The following Friday afternoon, Case led the SEI engineering team into DOI headquarters to get to work. The team worked through that night and the days following with Vanderweele’s oversight. The existing panels, readers and workstations were removed and replaced with upgraded products. An integrated digital video recording system manufactured by Integral Technologies was also installed to enhance the system’s capabilities. The system networked the three buildings over a virtual private network (VPN), and by Tuesday morning, the new interoperable AMAG Enterprise system and the contactless smart cards that used it were operational.

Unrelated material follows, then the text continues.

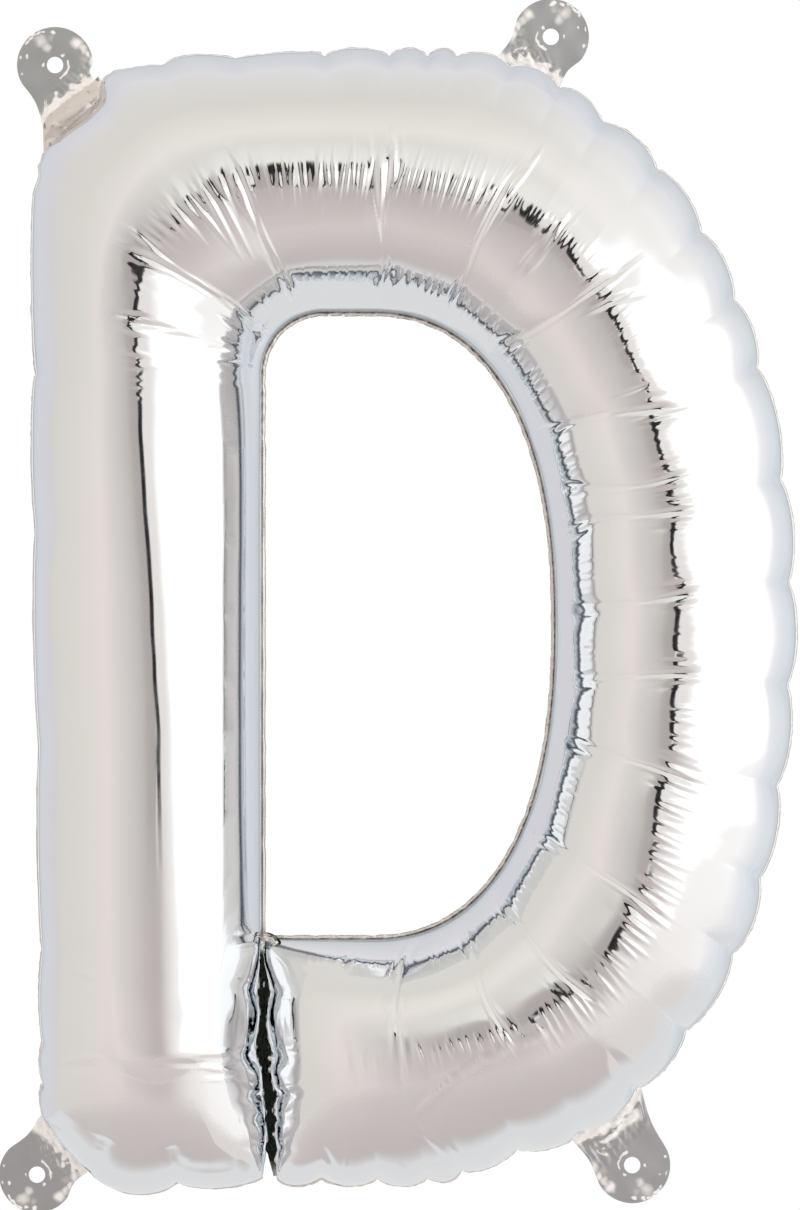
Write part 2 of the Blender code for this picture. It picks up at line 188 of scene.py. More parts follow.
# Leaf-shaped folds where a long crease crosses the crest: how many, how long, how wide
FOLDS_AT_CREASE = 5
FOLD_HALF_LENGTH = 11.5
FOLD_HALF_WIDTH = 0.95
FOLD_HEIGHT = 0.15
FOLD_SPREAD = 2.0

# The same at its end by the counter, and how far along the crease that is
FOLDS_AT_END = 3
END_FOLD_LENGTHS = (4.0, 6.0)
END_FOLD_HEIGHT = 0.34
END_FOLD_SPREAD = 1.7
END_FOLD_SHARE = 0.92

# Soft lines in the pillows, as pixels of the frame: depth and reach
SOFT_LINES = (
    (((500, 1052), (452, 1076), (424, 1098), (412, 1118)), 0.30, 2.4),
    (((100, 1050), (122, 1074), (155, 1086), (188, 1076), (212, 1050)), 0.45, 5.0),
    (((706, 950), (684, 1004), (650, 1052), (616, 1088)), -0.5, 3.5),
    (((105, 1138), (97, 1156), (89, 1174)), 1.6, 2.6),
    (((171, 1146), (176, 1164), (179, 1184)), 1.4, 2.4),
    (((232, 1168), (200, 1170), (180, 1166)), 0.4, 1.6),
    (((112, 1058), (150, 1056), (200, 1054), (252, 1056)), -0.95, 9.0),
)

# Furrows across the slit's walls where the lobes pinch: rows of the frame and depths, then
# their length in pixels and their reach
SLIT_PINCHES = ((992, 0.9), (1056, 1.3), (1095, 1.3), (1120, 0.9), (1148, 0.8))
SLIT_PINCH_LENGTH = 30
SLIT_PINCH_REACH = 1.1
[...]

“I am pleased with the performance of the AMAG system,” Hargrave says. “We are responsible to provide security to over 3,000 employees and other visitors and need to be able to respond to threats, in whatever shape they may take, before they cross our doorstep. The integrated video will help.”
According to Darisaw, the DOI plans to establish a back-up system in Denver and connect the Reno and Phoenix facilities in the near future. San Jose, Calif.-based RFI Communications has retrofitted numerous additional DOI facilities with contactless smart card based-AMAG systems. “The goal is to have all applicable DOI facilities and employees on the system by 2005,” Vanderweele says.